--- START OF Extracted entries ---
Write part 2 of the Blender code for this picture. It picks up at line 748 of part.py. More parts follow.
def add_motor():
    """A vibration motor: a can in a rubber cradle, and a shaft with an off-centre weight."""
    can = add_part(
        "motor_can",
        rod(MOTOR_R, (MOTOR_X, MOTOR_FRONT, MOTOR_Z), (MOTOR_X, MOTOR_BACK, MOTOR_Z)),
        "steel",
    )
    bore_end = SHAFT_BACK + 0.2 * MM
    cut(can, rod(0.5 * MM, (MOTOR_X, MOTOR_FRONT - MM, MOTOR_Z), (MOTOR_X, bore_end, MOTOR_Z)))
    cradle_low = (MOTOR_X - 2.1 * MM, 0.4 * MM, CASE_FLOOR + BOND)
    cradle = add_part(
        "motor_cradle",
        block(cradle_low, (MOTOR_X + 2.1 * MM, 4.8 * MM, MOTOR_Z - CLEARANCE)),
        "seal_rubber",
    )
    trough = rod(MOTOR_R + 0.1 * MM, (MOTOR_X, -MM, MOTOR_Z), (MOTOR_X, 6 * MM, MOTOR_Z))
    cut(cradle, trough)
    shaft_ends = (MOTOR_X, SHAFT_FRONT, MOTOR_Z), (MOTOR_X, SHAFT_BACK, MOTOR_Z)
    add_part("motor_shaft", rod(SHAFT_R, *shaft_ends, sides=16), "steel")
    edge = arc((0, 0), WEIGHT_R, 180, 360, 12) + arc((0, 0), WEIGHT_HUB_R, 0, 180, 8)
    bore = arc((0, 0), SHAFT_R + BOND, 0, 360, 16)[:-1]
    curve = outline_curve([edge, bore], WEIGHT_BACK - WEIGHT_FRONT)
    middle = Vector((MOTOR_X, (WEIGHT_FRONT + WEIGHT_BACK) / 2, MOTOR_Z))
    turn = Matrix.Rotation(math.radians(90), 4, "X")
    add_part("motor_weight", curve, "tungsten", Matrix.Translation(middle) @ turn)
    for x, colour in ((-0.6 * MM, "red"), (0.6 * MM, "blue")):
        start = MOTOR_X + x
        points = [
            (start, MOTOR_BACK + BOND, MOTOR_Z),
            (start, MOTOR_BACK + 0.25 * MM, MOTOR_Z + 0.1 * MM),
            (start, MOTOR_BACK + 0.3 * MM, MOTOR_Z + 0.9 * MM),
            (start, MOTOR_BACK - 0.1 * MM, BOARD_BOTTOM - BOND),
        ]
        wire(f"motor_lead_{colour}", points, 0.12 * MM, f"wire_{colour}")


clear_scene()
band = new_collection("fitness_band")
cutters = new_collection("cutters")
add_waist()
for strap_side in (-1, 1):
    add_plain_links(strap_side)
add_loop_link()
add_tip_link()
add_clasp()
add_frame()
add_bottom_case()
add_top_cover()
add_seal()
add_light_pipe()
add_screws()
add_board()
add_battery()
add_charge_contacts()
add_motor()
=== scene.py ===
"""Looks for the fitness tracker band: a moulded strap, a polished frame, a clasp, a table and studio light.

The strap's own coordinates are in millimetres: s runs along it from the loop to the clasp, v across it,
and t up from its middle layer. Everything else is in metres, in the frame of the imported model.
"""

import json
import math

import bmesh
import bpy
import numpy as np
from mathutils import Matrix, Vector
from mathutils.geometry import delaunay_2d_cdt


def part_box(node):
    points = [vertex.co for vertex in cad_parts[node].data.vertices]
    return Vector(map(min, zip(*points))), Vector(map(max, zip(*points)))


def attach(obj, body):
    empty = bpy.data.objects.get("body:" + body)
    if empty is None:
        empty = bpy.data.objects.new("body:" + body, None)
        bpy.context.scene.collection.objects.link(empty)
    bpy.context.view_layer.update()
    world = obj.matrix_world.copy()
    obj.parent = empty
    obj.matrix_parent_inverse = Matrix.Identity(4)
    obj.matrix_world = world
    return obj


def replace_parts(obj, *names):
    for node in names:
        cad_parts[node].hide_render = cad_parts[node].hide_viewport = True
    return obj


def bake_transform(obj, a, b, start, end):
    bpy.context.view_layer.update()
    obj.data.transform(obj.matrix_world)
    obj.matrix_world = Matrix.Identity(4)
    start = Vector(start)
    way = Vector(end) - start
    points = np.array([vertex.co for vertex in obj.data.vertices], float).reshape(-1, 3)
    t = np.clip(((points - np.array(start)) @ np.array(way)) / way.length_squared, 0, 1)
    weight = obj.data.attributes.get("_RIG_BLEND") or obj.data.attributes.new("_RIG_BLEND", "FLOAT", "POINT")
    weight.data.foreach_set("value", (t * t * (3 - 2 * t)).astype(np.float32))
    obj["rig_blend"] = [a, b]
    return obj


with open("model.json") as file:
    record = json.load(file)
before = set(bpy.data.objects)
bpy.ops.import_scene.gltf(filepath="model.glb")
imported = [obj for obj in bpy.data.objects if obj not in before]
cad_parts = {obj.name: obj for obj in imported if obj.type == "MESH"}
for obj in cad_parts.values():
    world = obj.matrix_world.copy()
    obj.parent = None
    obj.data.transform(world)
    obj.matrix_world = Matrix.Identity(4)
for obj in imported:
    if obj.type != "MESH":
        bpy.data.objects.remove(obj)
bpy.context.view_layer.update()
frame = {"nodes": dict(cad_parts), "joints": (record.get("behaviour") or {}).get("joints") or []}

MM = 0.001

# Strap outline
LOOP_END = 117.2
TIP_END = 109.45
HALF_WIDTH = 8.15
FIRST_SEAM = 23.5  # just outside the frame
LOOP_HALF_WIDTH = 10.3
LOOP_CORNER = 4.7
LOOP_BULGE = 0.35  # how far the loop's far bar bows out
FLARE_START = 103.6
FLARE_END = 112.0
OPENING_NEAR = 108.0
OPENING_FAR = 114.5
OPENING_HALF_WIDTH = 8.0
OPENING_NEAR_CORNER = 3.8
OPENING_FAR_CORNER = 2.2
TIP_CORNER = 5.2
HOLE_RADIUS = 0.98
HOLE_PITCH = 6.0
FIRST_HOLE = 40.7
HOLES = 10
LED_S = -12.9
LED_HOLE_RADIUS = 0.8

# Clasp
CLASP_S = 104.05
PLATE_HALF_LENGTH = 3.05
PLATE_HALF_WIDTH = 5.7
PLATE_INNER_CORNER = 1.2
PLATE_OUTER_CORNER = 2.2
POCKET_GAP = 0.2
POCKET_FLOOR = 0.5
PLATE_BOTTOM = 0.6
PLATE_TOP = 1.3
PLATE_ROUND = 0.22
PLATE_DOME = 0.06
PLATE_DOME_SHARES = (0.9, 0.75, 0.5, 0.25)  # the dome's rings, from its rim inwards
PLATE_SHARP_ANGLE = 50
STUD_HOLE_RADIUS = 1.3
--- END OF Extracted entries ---
--- START OF Extracted entries ---
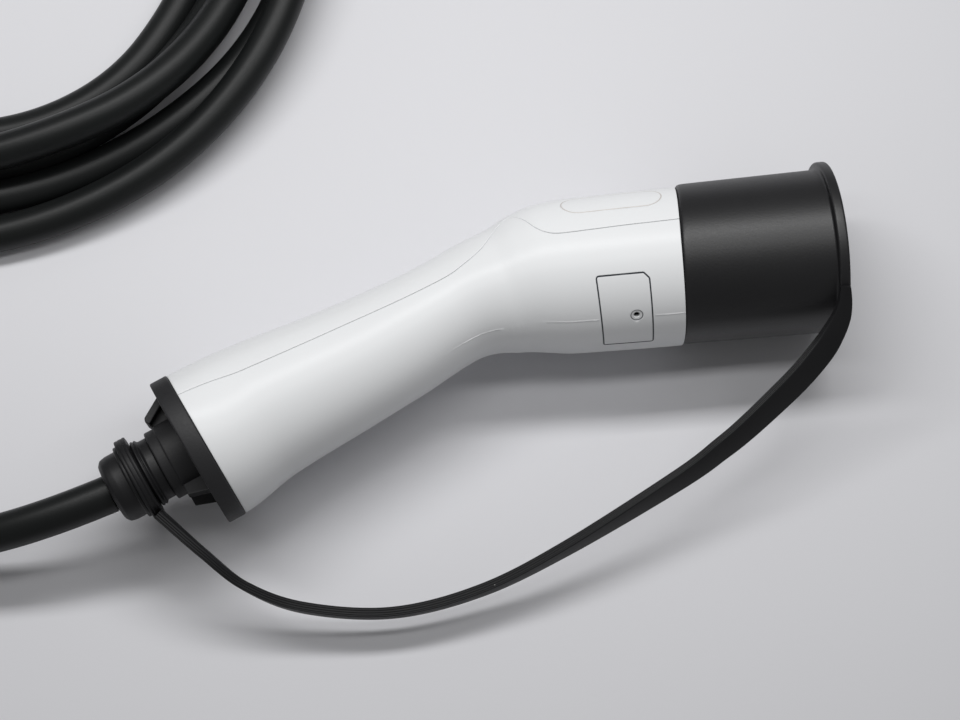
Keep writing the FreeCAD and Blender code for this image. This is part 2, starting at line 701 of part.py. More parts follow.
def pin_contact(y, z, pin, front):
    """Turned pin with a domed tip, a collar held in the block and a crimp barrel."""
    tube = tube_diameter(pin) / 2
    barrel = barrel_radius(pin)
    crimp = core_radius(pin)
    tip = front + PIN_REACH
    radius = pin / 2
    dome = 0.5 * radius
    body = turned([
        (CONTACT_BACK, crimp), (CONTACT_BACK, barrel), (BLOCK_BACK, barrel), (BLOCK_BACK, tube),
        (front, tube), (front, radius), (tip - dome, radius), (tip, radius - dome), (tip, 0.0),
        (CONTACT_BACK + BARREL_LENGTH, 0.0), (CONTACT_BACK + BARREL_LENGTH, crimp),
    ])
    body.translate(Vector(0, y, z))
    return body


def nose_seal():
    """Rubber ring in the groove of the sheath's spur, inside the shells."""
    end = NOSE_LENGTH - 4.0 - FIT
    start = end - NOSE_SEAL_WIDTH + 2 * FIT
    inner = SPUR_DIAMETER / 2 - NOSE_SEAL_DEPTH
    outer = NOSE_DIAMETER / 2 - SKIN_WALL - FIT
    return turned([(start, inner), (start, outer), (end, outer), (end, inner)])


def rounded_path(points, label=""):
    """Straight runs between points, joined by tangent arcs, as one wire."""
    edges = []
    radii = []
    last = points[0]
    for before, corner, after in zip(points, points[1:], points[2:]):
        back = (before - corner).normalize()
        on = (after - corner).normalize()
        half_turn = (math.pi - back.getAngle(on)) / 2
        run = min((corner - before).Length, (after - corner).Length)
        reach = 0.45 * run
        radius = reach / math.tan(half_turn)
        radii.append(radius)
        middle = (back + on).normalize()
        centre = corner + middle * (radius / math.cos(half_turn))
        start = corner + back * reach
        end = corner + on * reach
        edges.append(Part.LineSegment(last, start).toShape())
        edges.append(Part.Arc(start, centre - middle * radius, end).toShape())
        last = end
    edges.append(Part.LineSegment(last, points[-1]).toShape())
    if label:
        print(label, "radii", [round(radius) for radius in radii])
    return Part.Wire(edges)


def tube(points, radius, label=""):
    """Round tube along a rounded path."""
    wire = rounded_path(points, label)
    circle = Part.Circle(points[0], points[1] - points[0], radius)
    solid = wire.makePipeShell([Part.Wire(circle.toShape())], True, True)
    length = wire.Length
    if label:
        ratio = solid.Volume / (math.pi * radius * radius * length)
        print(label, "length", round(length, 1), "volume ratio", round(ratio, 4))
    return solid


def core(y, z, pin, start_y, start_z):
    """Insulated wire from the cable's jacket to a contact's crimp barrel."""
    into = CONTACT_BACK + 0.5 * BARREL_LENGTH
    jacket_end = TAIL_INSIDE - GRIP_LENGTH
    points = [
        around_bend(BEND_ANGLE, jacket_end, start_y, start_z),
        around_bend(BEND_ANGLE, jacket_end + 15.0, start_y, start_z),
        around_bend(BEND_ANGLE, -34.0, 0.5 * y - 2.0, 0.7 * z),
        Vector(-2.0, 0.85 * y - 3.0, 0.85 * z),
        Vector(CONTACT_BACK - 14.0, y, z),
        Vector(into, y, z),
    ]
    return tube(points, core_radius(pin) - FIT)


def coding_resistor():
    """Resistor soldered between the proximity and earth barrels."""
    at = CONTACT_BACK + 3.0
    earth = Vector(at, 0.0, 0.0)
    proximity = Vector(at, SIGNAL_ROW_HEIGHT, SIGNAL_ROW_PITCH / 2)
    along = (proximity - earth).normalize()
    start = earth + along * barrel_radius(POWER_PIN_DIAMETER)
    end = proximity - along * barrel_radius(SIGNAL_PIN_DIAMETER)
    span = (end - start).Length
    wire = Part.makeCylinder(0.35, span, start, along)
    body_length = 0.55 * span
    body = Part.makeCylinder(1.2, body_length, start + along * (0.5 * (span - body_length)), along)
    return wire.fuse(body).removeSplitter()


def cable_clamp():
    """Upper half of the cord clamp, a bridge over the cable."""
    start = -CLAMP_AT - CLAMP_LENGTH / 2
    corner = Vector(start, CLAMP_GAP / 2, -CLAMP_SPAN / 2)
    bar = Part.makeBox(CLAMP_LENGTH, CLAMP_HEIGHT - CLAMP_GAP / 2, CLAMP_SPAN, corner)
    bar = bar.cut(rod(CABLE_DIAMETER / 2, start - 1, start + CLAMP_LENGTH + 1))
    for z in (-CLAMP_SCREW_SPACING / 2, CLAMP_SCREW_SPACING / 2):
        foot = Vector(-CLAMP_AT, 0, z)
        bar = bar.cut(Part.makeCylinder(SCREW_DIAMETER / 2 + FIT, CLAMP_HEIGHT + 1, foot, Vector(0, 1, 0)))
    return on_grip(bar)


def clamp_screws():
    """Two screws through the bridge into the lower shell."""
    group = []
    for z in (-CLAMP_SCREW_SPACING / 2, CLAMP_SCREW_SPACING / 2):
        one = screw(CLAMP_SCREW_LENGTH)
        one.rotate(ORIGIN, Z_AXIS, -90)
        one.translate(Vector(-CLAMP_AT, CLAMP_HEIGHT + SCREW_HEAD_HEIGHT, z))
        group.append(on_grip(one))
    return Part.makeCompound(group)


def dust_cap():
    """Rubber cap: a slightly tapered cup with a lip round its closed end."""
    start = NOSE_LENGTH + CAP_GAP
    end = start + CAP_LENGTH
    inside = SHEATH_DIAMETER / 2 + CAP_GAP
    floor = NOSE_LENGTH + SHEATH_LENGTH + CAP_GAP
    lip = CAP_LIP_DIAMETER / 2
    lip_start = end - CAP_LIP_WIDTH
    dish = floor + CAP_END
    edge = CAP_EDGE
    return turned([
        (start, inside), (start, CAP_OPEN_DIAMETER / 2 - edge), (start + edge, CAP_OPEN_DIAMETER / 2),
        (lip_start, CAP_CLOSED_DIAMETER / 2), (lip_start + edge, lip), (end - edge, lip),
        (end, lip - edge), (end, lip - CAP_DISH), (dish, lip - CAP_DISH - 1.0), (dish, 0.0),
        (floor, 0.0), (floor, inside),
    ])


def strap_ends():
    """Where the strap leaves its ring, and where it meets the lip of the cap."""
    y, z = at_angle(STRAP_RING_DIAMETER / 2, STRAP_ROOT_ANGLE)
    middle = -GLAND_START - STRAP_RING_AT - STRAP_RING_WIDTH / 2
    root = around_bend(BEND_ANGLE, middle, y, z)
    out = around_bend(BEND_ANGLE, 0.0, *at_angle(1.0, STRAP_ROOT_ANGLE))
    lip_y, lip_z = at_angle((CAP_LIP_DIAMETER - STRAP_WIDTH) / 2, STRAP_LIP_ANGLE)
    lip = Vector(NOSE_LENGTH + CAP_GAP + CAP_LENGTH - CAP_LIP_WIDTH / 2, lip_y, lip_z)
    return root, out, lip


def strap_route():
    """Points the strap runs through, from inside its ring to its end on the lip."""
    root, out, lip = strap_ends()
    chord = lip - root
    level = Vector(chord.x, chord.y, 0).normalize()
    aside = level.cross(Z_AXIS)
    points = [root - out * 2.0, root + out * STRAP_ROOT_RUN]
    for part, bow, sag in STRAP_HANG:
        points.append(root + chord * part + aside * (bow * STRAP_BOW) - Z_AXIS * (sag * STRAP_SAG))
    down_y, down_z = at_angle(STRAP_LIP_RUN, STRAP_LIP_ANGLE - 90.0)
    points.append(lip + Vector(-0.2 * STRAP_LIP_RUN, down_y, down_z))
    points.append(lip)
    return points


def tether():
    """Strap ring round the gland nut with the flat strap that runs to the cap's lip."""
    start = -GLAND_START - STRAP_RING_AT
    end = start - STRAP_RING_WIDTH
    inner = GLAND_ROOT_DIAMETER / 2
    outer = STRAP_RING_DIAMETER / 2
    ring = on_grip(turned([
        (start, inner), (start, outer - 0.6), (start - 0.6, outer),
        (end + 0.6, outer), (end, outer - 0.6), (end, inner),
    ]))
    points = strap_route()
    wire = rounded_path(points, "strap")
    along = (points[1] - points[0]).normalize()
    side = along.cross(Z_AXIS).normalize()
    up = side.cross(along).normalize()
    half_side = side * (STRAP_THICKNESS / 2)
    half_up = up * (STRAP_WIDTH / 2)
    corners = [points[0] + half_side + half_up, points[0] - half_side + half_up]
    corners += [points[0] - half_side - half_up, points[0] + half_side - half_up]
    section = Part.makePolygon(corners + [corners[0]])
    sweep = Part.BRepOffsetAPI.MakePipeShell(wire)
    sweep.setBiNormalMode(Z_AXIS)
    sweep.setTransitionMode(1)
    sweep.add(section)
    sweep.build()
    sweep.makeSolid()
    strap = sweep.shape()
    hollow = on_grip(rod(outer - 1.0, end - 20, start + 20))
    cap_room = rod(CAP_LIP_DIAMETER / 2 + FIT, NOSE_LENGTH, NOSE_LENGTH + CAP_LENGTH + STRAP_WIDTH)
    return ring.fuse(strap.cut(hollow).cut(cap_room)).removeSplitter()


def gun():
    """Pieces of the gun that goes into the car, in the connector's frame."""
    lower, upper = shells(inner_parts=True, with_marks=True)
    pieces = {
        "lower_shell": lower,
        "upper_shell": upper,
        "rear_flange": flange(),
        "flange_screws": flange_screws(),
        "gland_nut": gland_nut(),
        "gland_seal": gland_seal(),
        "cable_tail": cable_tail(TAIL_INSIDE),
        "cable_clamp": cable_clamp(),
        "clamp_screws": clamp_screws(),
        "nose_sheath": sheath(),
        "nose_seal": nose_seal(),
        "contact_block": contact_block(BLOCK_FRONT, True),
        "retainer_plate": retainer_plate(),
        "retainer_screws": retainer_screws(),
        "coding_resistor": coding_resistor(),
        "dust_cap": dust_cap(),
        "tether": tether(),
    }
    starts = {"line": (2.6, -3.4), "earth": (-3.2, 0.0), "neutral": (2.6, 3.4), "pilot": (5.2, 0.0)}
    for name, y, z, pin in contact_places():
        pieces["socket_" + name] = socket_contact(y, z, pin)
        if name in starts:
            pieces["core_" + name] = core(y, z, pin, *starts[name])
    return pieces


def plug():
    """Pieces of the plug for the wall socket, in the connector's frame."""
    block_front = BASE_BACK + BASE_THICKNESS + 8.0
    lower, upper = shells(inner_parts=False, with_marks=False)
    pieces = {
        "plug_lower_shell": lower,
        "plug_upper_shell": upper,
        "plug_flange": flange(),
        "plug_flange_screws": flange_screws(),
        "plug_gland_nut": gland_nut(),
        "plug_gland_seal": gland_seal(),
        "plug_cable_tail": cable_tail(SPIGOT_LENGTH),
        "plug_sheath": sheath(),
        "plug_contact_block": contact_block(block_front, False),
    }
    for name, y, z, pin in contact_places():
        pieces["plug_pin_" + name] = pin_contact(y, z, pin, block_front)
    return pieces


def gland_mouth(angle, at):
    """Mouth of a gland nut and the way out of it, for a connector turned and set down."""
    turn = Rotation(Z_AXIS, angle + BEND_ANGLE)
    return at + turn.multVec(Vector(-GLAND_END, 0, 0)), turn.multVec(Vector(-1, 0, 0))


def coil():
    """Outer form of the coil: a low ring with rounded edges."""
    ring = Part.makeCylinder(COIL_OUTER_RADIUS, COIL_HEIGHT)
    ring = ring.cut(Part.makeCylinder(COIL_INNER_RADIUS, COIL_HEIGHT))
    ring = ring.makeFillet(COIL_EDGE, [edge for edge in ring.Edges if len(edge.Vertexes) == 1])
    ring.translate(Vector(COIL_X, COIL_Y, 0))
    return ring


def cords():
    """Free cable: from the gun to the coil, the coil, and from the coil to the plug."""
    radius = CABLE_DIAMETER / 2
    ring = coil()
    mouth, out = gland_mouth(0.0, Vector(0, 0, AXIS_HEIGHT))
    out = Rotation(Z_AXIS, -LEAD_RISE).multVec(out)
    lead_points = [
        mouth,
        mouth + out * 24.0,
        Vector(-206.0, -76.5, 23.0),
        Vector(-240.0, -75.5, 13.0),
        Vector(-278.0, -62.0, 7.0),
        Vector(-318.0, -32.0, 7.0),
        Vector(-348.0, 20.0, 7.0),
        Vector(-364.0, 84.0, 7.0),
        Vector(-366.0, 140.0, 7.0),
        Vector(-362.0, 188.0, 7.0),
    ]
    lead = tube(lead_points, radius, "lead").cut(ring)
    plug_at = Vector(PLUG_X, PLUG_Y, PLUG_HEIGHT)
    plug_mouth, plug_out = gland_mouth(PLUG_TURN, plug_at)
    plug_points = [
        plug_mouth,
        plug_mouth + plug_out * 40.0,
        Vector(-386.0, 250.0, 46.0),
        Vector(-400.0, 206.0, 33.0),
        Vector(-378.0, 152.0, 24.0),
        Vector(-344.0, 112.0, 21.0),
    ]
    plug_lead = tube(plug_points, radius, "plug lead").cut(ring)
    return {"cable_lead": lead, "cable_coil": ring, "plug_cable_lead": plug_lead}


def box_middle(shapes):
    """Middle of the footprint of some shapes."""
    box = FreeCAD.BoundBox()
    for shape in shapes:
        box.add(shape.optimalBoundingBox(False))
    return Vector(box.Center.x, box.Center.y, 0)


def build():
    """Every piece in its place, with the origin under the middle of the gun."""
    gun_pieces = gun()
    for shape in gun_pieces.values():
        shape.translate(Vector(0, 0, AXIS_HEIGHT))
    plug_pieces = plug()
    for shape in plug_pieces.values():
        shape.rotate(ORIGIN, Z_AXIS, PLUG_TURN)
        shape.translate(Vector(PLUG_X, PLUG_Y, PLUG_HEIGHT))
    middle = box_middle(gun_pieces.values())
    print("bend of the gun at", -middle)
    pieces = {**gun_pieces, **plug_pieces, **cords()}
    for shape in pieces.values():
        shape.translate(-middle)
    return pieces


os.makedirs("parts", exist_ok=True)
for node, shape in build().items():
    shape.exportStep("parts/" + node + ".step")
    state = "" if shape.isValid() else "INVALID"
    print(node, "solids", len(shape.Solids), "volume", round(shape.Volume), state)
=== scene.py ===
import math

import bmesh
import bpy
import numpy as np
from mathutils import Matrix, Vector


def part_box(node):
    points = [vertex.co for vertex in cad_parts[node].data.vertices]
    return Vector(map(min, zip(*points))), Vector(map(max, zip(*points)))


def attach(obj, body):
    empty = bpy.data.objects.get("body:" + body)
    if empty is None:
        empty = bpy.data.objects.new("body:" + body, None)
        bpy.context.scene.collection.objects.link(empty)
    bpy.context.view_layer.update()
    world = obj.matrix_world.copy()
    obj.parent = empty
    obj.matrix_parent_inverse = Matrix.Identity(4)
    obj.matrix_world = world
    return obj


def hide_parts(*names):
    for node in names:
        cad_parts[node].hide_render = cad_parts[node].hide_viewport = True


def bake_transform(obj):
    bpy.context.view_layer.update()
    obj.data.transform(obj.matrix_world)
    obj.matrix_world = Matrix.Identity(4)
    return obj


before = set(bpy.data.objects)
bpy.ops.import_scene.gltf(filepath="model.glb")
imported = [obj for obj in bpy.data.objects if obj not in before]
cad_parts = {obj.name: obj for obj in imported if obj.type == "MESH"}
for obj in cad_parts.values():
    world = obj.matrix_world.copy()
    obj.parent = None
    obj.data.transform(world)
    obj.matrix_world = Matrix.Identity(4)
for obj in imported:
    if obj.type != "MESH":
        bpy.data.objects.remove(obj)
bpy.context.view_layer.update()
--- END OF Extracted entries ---
**Goal**
Scan the lines for the string "values". Pick out every line that has it.

**Answer to the exercise**
for obj in cad_parts.values():
    for shape in gun_pieces.values():
    for shape in plug_pieces.values():
    middle = box_middle(gun_pieces.values())
    for shape in pieces.values():
for obj in cad_parts.values():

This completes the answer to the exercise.